Mas Luís Dias está decidido em continuar a sua luta, apesar de cada dia custar mais do que o anterior. “Muitas pessoas perdem a cabeça, vão lá e resolvem as coisas pelas mãos. Eu não sou assim, até porque isso só ia fazer pior. Tive de vir protestar.”

Ministério diz que atraso no pagamento se deve a erro burocrático de Luís

Na terça-feira, o Ministério da Agricultura emitiu uma nota de esclarecimento sobre o caso de Luís Dias, em que lamenta a situação e afirma que continua “empenhado, como sempre tem estado, em encontrar soluções, dentro do quadro legal e comunitário vigente”.

Segundo o Ministério, a candidatura para restabelecimento do potencial produtivo da quinta, de acordo com a medida 6.2.2, só não foi aprovada, ainda, por um erro na documentação entregue por parte do empresário.

Luís já respondeu à nota, e acusa o Ministério de “distorcer factos verdadeiros para mentir descaradamente ao país.”

“De facto, foi efetivamente aprovada uma candidatura em outubro de 2019 para repor o potencial produtivo da nossa exploração agrícola. E de facto, como o próprio Governo reconhece, esse apoio nunca foi, até hoje, pago. (…) Só depois de enorme insistência, litigância judicial e da intervenção da Provedora da Justiça se conseguiu forçar o Governo a fazer o que lhe competia, abrindo a candidatura prevista no “quadro legal e comunitário vigente”. O atraso provocou um prejuízo de 1,75 milhões de euros”, lê-se na resposta do empresário enviada para o governo e para a comunicação social.
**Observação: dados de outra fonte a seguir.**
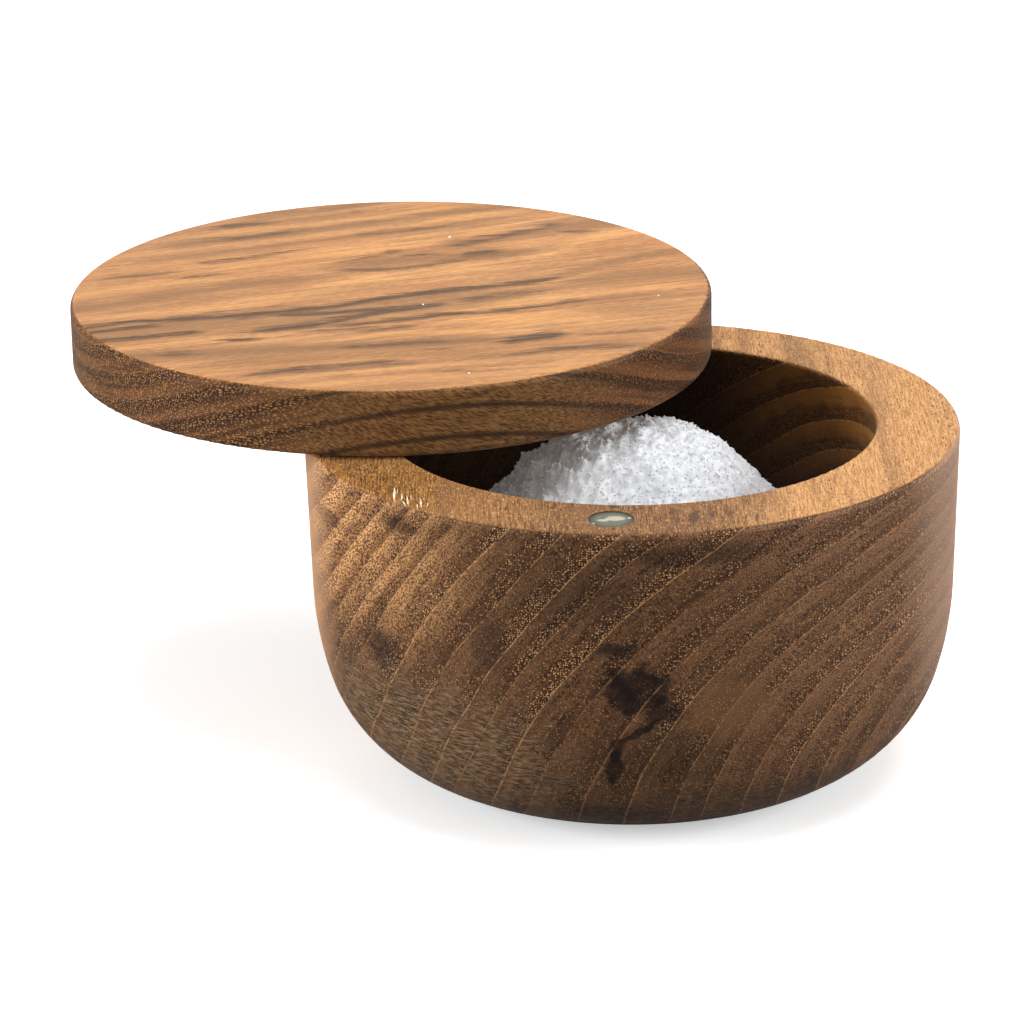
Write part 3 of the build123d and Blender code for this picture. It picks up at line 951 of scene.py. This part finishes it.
def make_nickel():
    """The dull plating of the magnets. The one in the rim has small smears of dried glue and, over its
    middle, a pale patch that is a painted reflection.
    """
    material, bench, shader = new_material("dull_nickel", 0.4, Metallic=1.0)
    position, _ = wood_position(bench)
    scratch = bench.noise(bench.vector("MULTIPLY", position, (0.8, 5.0, 0.8)), detail=3.0)
    cloud = bench.noise(position, 0.8, detail=3.0)
    colour = bench.mix(scratch, plating_dark, plating_light)
    colour = bench.glaze(colour, cloud, 0.4, 0.65, 0.5, tone(120, 122, 104))
    away = bench.vector("DISTANCE", position, magnet_centre)
    # The plating is darker in a ring round the edge of the magnet in the rim
    darker_edge = bench.product(bench.step(away, 2.2, 3.2), bench.step(away, 8.0, 6.0))
    colour = bench.tint(colour, darker_edge, 0.75, plating_edge_tone)
    # Painted reflection and glue: the pale patch over the magnet's middle stands in for a reflection, and
    # the small smears are glue
    smear = bench.most([bench.blot(position, centre, reach, 0.35, 0.7, 0.35)
                        for centre, reach in glue_and_glare_smears])
    colour = bench.mix(bench.product(smear, 0.9), colour,
                       bench.mix(scratch, glue_and_glare_dark, glue_and_glare_light))
    bench.feed(shader.inputs["Base Color"], colour)
    bench.feed(shader.inputs["Metallic"], bench.between(smear, 0.8, 0.0))
    bench.feed(shader.inputs["Roughness"], bench.between(scratch, 0.35, 0.55))
    add_bump(bench, shader, bench.sum(bench.product(scratch, 0.3), smear), 0.00004)
    return material


def make_steel():
    """The ground steel of the pivot pin."""
    material, bench, shader = new_material("ground_steel", 0.3, Metallic=1.0)
    position, _ = wood_position(bench)
    turning = bench.noise(bench.vector("MULTIPLY", position, (0.3, 0.3, 8.0)), detail=3.0)
    bench.feed(shader.inputs["Base Color"], bench.mix(turning, tone(150, 150, 152), tone(196, 196, 198)))
    bench.feed(shader.inputs["Roughness"], bench.between(turning, 0.22, 0.38))
    add_bump(bench, shader, turning, 0.00001)
    return material


def make_epoxy():
    """Cured epoxy, grey-green with trapped wood dust."""
    material, bench, shader = new_material("epoxy", 0.35, Specular_IOR_Level=0.5)
    position, _ = wood_position(bench)
    cloud = bench.noise(position, 1.4, detail=3.0)
    bench.feed(shader.inputs["Base Color"], bench.mix(cloud, tone(30, 31, 24), tone(78, 78, 60)))
    bench.feed(shader.inputs["Roughness"], bench.between(cloud, 0.3, 0.5))
    return material


salt_dull = tone(192, 194, 198)
salt_bright = tone(220, 221, 223)
painted_fill_white = tone(250, 250, 250)


def make_salt():
    """Coarse white salt, with a faint painted glow, and painted fill light on its left side, which lies
    in the lid's shade.
    """
    # The faint white emission is a painted glow: the salt is no lamp
    material, bench, shader = new_material("salt", 0.6, Specular_IOR_Level=0.3,
                                          Emission_Color=(1.0, 1.0, 1.0, 1.0), Emission_Strength=0.05)
    position, _ = wood_position(bench)
    grain = bench.noise(position, 0.8, detail=4.0)
    colour = bench.graded(grain, 0.3, 0.7, salt_dull, salt_bright)
    # Painted fill light: the left side, in the lid's shade, is painted near white
    painted_fill_left = bench.step(bench.apart(position)[0], 2.0, -16.0)
    colour = bench.tint(colour, painted_fill_left, 0.85, painted_fill_white)
    bench.feed(shader.inputs["Base Color"], colour)
    bench.feed(shader.inputs["Roughness"], bench.between(grain, 0.35, 0.55))
    add_bump(bench, shader, grain, 0.00006)
    return material


# ---------------------------------------------------------------- loose pieces

crystal_tips = ((1, 0, 0), (-1, 0, 0), (0, 1, 0), (0, -1, 0), (0, 0, 1), (0, 0, -1))
crystal_sides = ((0, 2, 4), (2, 1, 4), (1, 3, 4), (3, 0, 4), (2, 0, 5), (1, 2, 5), (3, 1, 5),
                 (0, 3, 5))
crystal_tilt = 0.5
crystal_reach = (0.7, 1.2)  # of each tip, as a share of its size


def add_crystal(points, faces, middle, size, upward=Vector((0.0, 0.0, 1.0))):
    """Adds one salt crystal, lying on a slope, tilted and knocked out of shape at random."""
    slope = upward.to_track_quat("Z", "Y").to_matrix()
    turn = Matrix.Rotation(random.uniform(0, math.pi), 3, "Z")
    tilt = slope @ Matrix.Rotation(random.uniform(-crystal_tilt, crystal_tilt), 3, "X") @ turn
    first = len(points)
    for tip in crystal_tips:
        points.append(middle + tilt @ (Vector(tip) * size * random.uniform(*crystal_reach)))
    faces.extend([first + corner for corner in side] for side in crystal_sides)


def place_piece(name, points, faces, material, body, smooth_faces=0):
    """Makes a mesh from points in millimetres and lets it ride on a body.

    The first faces may be smooth; the rest are left flat.
    """
    mesh = bpy.data.meshes.new(name)
    mesh.from_pydata([Vector(point) * MILLIMETRE for point in points], [], faces)
    mesh.materials.append(material)
    for number, face in enumerate(mesh.polygons):
        face.use_smooth = number < smooth_faces
    piece = bpy.data.objects.new(name, mesh)
    bpy.context.scene.collection.objects.link(piece)
    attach(piece, body)
    return piece


# ---------------------------------------------------------------- salt heap

salt_centre_x = 1.5
salt_centre_y = 4.0
salt_profile = ((0.0, 55.4), (6.0, 55.0), (10.0, 54.0), (13.4, 52.2), (16.0, 50.0), (18.2, 47.8),
                (20.0, 45.8), (22.5, 43.0), (28.0, 38.0), (34.0, 34.0), (48.0, 28.0))
salt_drawn_out_left = 0.87
salt_radius = 40.7
salt_pitch = 0.4
crystal_count = 14000
crystal_size = (0.12, 0.22)
crystal_size_loose = 0.14  # more than that, at the most, where the salt lies loose
crystal_bedding = (-0.4, 0.3)
random_seed = 7


def looseness(x):
    """How loosely the salt lies: crumbled on the left, packed on the right."""
    return min(max((10.0 - x) / 20.0, 0.3), 1.0)


def unevenness(x, y, pitch, level):
    """A smooth random height at a place, with so many swells to the millimetre."""
    return noise.noise(Vector((x * pitch, y * pitch, level)))


def salt_height(x, y):
    """The height of the salt at a place in the bowl, in millimetres."""
    aside = x - salt_centre_x
    if aside < 0:
        aside *= salt_drawn_out_left
    away = math.hypot(aside, y - salt_centre_y)
    for (near, high), (far, low) in zip(salt_profile, salt_profile[1:]):
        if away <= far:
            break
    heap = high + (low - high) * (away - near) / (far - near)
    lumps = unevenness(x, y, 0.2, 3.0) * 0.9
    clods = (abs(unevenness(x, y, 0.33, 9.0)) - 0.2) * 2.4
    crumbs = (abs(unevenness(x, y, 0.9, 5.0)) - 0.2) * 1.5
    grains = unevenness(x, y, 1.5, 7.0) * 0.6
    return heap + lumps + (clods + crumbs) * looseness(x) + grains


def make_salt_heap(material):
    """The heap's surface, with crystals bedded all over it."""
    random.seed(random_seed)
    steps = int(salt_radius / salt_pitch)
    points, faces, index = [], [], {}
    for i in range(-steps, steps + 1):
        for j in range(-steps, steps + 1):
            x, y = i * salt_pitch, j * salt_pitch
            if math.hypot(x, y) > salt_radius:
                continue
            index[i, j] = len(points)
            points.append(Vector((x, y, salt_height(x, y))))
    for (i, j), first in index.items():
        around = [index.get(place) for place in ((i, j), (i + 1, j), (i + 1, j + 1), (i, j + 1))]
        if None not in around:
            faces.append(around)
    heap_faces = len(faces)
    for _ in range(crystal_count):
        reach = salt_radius * math.sqrt(random.random()) * 0.98
        turn = random.uniform(0, 2 * math.pi)
        x, y = reach * math.cos(turn), reach * math.sin(turn)
        size = random.uniform(*crystal_size) + crystal_size_loose * random.random() * looseness(x)
        high = salt_height(x, y)
        rise_x = salt_height(x + salt_pitch, y) - high
        rise_y = salt_height(x, y + salt_pitch) - high
        upward = Vector((-rise_x, -rise_y, salt_pitch)).normalized()
        middle = Vector((x, y, high)) + upward * size * random.uniform(*crystal_bedding)
        add_crystal(points, faces, middle, size, upward)
    return place_piece("salt_heap", points, faces, material, "base", heap_faces)


# ---------------------------------------------------------------- torn fibres and stray salt

rim_flat_radius = 54.0
rim_round = 1.0
fibre_lift = 0.16
fibre_sunk = 0.06
fibre_stations = 7
fibre_waver = 0.05
# Each torn fibre on the rim: inner end, outer end and width
torn_fibres = (
    ((-34.7, -36.1), (-33.8, -42.4), 0.62),
    ((-33.15, -38.6), (-32.65, -42.4), 0.42),
    ((-32.2, -39.6), (-31.2, -44.6), 0.44),
    ((-31.6, -39.2), (-31.2, -41.8), 0.26),
    ((-32.5, -42.4), (-31.7, -44.4), 0.34),
    ((-29.8, -40.8), (-29.0, -45.4), 0.4),
    ((-29.95, -43.4), (-29.6, -45.8), 0.24),
    ((-34.1, -37.0), (-33.8, -39.2), 0.22),
    ((-28.4, -42.6), (-28.1, -45.0), 0.2),
)


def rim_surface(x, y):
    """The height of the bowl's rim, which rounds off towards its outer edge."""
    past = max(math.hypot(x, y) - rim_flat_radius, 0.0)
    past = min(past, rim_round * 0.95)
    return rim_height - rim_round + math.sqrt(rim_round ** 2 - past ** 2)


def make_torn_fibre_wood():
    """Pale, freshly torn wood. Its near-white streaks are partly a painted highlight."""
    material, bench, shader = new_material("torn_fibre", 0.6, Specular_IOR_Level=0.3)
    position, _ = wood_position(bench)
    strand = bench.fibres(position, 0.14, 3.0, 2.0)
    # The near-white end of the streaks is partly a painted highlight on the torn wood
    colour = bench.graded(strand, 0.35, 0.6, tone(208, 164, 118), tone(252, 236, 204))
    bench.feed(shader.inputs["Base Color"], colour)
    bench.feed(shader.inputs["Roughness"], bench.between(strand, 0.5, 0.7))
    add_bump(bench, shader, strand, 0.00005)
    return material


def make_rim_fibres(material):
    """Splinters lifted off the rim near its outer edge, each pointed at both ends."""
    random.seed(random_seed)
    points, faces = [], []
    for (inner_x, inner_y), (outer_x, outer_y), width in torn_fibres:
        first = len(points)
        for station in range(fibre_stations):
            share = station / (fibre_stations - 1)
            x = inner_x + (outer_x - inner_x) * share + random.uniform(-fibre_waver, fibre_waver)
            y = inner_y + (outer_y - inner_y) * share
            full = math.sin(math.pi * (0.06 + 0.88 * share))
            half = width / 2 * full * random.uniform(0.8, 1.1)
            surface = rim_surface(x, y)
            points.append((x - half, y, surface - fibre_sunk))
            points.append((x - half * 0.3, y, surface + fibre_lift * full))
            points.append((x + half, y, surface - fibre_sunk))
        for station in range(fibre_stations - 1):
            a = first + 3 * station
            for side in range(3):
                b = (side + 1) % 3
                faces.append((a + side, a + b, a + 3 + b, a + 3 + side))
        faces.append((first + 2, first + 1, first))
        last = first + 3 * (fibre_stations - 1)
        faces.append((last, last + 1, last + 2))
    return place_piece("rim_fibres", points, faces, material, "base")


lid_top = 70.5
# Where grains lie on the lid: along the grain, across it, and their size
stray_grains = ((16.0, -28.5, 0.3), (3.7, 10.5, 0.26), (44.2, 16.0, 0.2), (4.0, 49.5, 0.2))


def make_stray_salt(material):
    """A few grains of salt left on the lid, bedded in its open pores."""
    random.seed(random_seed)
    points, faces = [], []
    turned = Matrix.Rotation(-math.radians(lid_swing), 3, "Z")
    pin = Vector(pin_centre)
    for along, across, size in stray_grains:
        closed = Vector((across, along, lid_top + size * 0.3))
        add_crystal(points, faces, pin + turned @ (closed - pin), size)
    return place_piece("stray_salt", points, faces, material, "cover")


# ---------------------------------------------------------------- surroundings

floor_size = 3.0
floor_glow = 0.42
floor_in_light = tone(150, 150, 150)  # as it throws light back on the box
floor_in_view = tone(250, 250, 250)
sky_light = 0.38
lamp_aim = Vector((0.0, 0.0, 0.04))
# name, place, width and power of each round soft lamp
soft_lamps = (
    ("lamp_above", (0.15, 0.1, 1.1), 1.0, 9.0),
    ("lamp_left", (-0.95, -0.42, 0.3), 0.7, 12.0),
    ("lamp_right", (1.0, -0.1, 0.35), 0.7, 9.5),
)


def make_surroundings():
    """A pale floor, an even white surround and round soft lamps above and to both sides."""
    mesh = bpy.data.meshes.new("floor")
    half = floor_size / 2
    mesh.from_pydata([(-half, -half, 0), (half, -half, 0), (half, half, 0), (-half, half, 0)], [],
                     [(0, 1, 2, 3)])
    floor = bpy.data.objects.new("floor", mesh)
    bpy.context.scene.collection.objects.link(floor)
    material, bench, shader = new_material("pale_floor", 0.9, Specular_IOR_Level=0.0)
    rays = bench.add("LightPath")
    bench.feed(shader.inputs["Base Color"],
               bench.mix(rays.outputs["Is Camera Ray"], floor_in_light, floor_in_view))
    shader.inputs["Emission Color"].default_value = (1.0, 1.0, 1.0, 1.0)
    bench.feed(shader.inputs["Emission Strength"],
               bench.math("MULTIPLY", rays.outputs["Is Camera Ray"], floor_glow))
    mesh.materials.append(material)

    world = bpy.data.worlds.new("surround")
    world.use_nodes = True
    world.node_tree.nodes.clear()
    bench = Bench(world.node_tree)
    rays = bench.add("LightPath")
    seen = bench.math("MAXIMUM", rays.outputs["Is Camera Ray"], rays.outputs["Is Glossy Ray"])
    seen = bench.math("MAXIMUM", seen, rays.outputs["Is Transmission Ray"])
    light = bench.add("Background")
    light.inputs["Color"].default_value = (1.0, 1.0, 1.0, 1.0)
    bench.feed(light.inputs["Strength"], bench.between(seen, sky_light, 1.0))
    result = bench.add("OutputWorld")
    bench.feed(result.inputs["Surface"], light.outputs[0])
    bpy.context.scene.world = world

    for name, place, size, power in soft_lamps:
        data = bpy.data.lights.new(name, "AREA")
        data.shape = "DISK"
        data.size = size
        data.energy = power
        lamp = bpy.data.objects.new(name, data)
        lamp.location = place
        lamp.rotation_mode = "QUATERNION"
        lamp.rotation_quaternion = (lamp.location - lamp_aim).to_track_quat("Z", "Y")
        bpy.context.scene.collection.objects.link(lamp)


# ---------------------------------------------------------------- assembly

def dress(node_name, material):
    """Gives a CAD node its finish."""
    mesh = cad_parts[node_name].data
    mesh.materials.clear()
    mesh.materials.append(material)


make_camera()
make_surroundings()
dress("bowl", make_bowl_wood())
dress("lid", make_lid_wood())
nickel = make_nickel()
epoxy = make_epoxy()
for name in ("bowl_magnet", "lid_magnet"):
    dress(name, nickel)
for name in ("bowl_magnet_glue", "lid_magnet_glue"):
    dress(name, epoxy)
dress("pivot_dowel", make_steel())
salt = make_salt()
make_salt_heap(salt)
make_stray_salt(salt)
rim_fibres = make_rim_fibres(make_torn_fibre_wood())

bpy.context.scene.view_settings.view_transform = "Standard"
À Renascença, mostra-se frustrado com toda a situação e não entende como algo assim podia acontecer.

“Não é suposto um Estado mentir a um tribunal. Não é suposto o Estado falsificar documentos. Não é suposto o Estado andar sete anos a encobrir corrupção”.

Luís depositou as esperanças iniciais nos partidos e no Presidente da República, por achar que pelo menos estes podiam fazer alguma pressão sobre o Governo. “O único no Parlamento que até agora fez alguma coisa foi o PAN, a quem muito agradeço. Agora, os outros partidos sinceramente não entendo. Estamos aqui a lutar contra a corrupção e nenhum disse uma única palavra sobre o nosso caso”.

O caso de Luís já foi reconhecido pelo anterior ministro da Agricultura, pela procuradoria da Justiça e pela juíza do processo, mas ainda assim a situação parece não avançar.

“Não há qualquer perspetiva de quando vai fechar o processo crime. O processo administrativo é ainda pior, a perspetiva é demorar entre 10 e 15 anos, simplesmente porque é assim. A minha vida agora vai ser isso. Dez anos de miséria, só para o tribunal um dia reconhecer que o Ministério mentiu? Uma coisa que não devia acontecer”, sublinha.

Mesmo depois de 24 dias sem comer, três idas ao hospital e muitas noites mal dormidas no carro, Luís diz que não está pronto para desistir. “Estamos nisto há sete anos, fizemos tudo bem, não merecemos isto. Para termos chegado a este ponto, é porque não temos mesmo alternativa.”